Bell polynomials can be treated rather nicely via generating functions. The key to this is to take a sum not over partitions, but rather over ordered partitions, which are exactly the same, except now we also care about the order of the blocks. This has the advantage that there is a correspondence between ordered partitions with k blocks and compositions with k terms. If the composition is $n_1+\ldots+n_k=n$, it is clear why there are $\binom{n}{n_1,\ldots,n_k}$ ordered partitions encoding this structure. This multinomial coefficient can be written as a product of factorials of $n_i$s over i, and so we can write:

$B_{n,k}(w_\bullet)=\frac{n!}{k!}\sum_{(n_1,\ldots,n_k)}\prod_{i=1}^k \frac{w_{n_i}}{n_i!}.$

This motivates considering the exponential generating function given by

$w(\xi)=\sum_{j=1}^\infty w_j\frac{\xi_j}{j!},$

as this leads to the neat expressions:

$B_{n,k}(w_\bullet)=n![\xi^n]\frac{w(\xi)^k}{k!},\quad B_n(v_\bullet,w_\bullet)=n![\xi^n]v(w(\xi)).$

The Bell polynomial $B_n(v_\bullet,w_\bullet)$ counts the number of partitions of [n] subject to some extra structure. If we choose uniformly from this set, we get a distribution on this combinatorial object, for which the Bell polynomial provides the normalising constant. If we then ignore the extra structure, the sequences $v_\bullet,w_\bullet$ induce a probability distribution on the set of partitions of n. This distribution is known as a Gibbs partition. It is interesting to consider when and whether it is possible to define a splitting mechanism such that the Gibbs partitions can be coupled to form a fragmentation process. This is the opposite of a coalescence process. Here, we have a sequence of masses, and at each integer time we have rules to determine which mass to pick, and a rule for how to break it into two pieces. It is certainly not the case that for an arbitrary splitting rule and sequences $v_\bullet,w_\bullet$, the one-step fragmentation of the Gibbs partition on n gives the corresponding Gibbs partition on (n-1).
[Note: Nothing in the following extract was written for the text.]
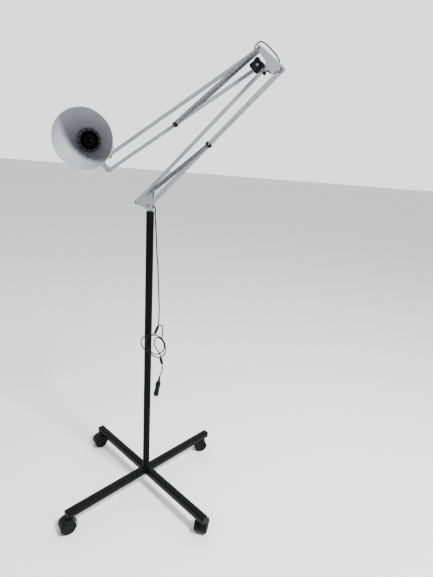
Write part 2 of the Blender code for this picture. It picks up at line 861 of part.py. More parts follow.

CLT for random permutations

For the final demonstration of the use of Bell polynomials, I am going to sketch the outline of a solution to exercise 1.5.4. which shows that the number of cycles in a uniformly chosen permutation has a CLT. This is not at all obvious, since the number of permutations of [n] with k cycles is given by $B_{n,k}((\bullet-1)!)$ and there is certainly no simple form for this, so the possibility of doing a technical limiting argument seems slim.

For ease of notation, we copy Pitman and write $c_{n,k}:=B_{n,k}((\bullet-1)!)$ as before. First we show exercise 1.2.3. which asserts that

$x(x+1)\ldots(x+(n-1))=\sum_{k=1}^n c_{n,k}x^k.$

We argue combinatorially. The RHS is the number of ways to choose $\sigma\in S_n$ and a colouring of [n] with k colours such that the orbits of $\sigma$ are monochromatic. We prove that the LHS also has this property by induction on the number of vertices. We claim there is a 1-to-(x+n) map from configurations on n vertices to configurations on (n+1) vertices. Given $\sigma\in S_n$ and colouring, for any $a\in[n]$, we construct $\sigma_a\in S_{n+1}$ by $\sigma_a(a)=n+1$, $\sigma_a(n)=\sigma(a)$ and for all other x, $\sigma_a(x)=\sigma(x)$. We give n+1 the same colour as a. This gives us n possibilities. Alternatively, we can map (n+1) to itself and give it any colour we want. This gives us x possibilities. A slightly more careful argument shows that this is indeed a 1-to-(x+n) map, which is exactly what we require.

So the polynomial

$A_n(z)=\sum_{k=0}^nc_{n,k}z^k,$

has n real zeros, which allows us to write

$\frac{c_{n,k}}{A_n(1)}=\mathbb{P}(X_1+\ldots+X_n=k),$

where the Xs are independent but not identically distributed Bernoulli trials. The number of cycles is then given by this sum, and so becomes a simple matter to verify the CLT by checking a that the variances grows appropriately. As both mean and variance are asymptotically log n, we can conclude that:

$\frac{K_n - \log n}{\sqrt{\log n}}\stackrel{d}{\rightarrow} N(0,1).$

In a future post, I want to give a quick outline of section 1.3. which details how the Bell polynomials can be surprisingly useful to find the moments of infinitely divisible distributions.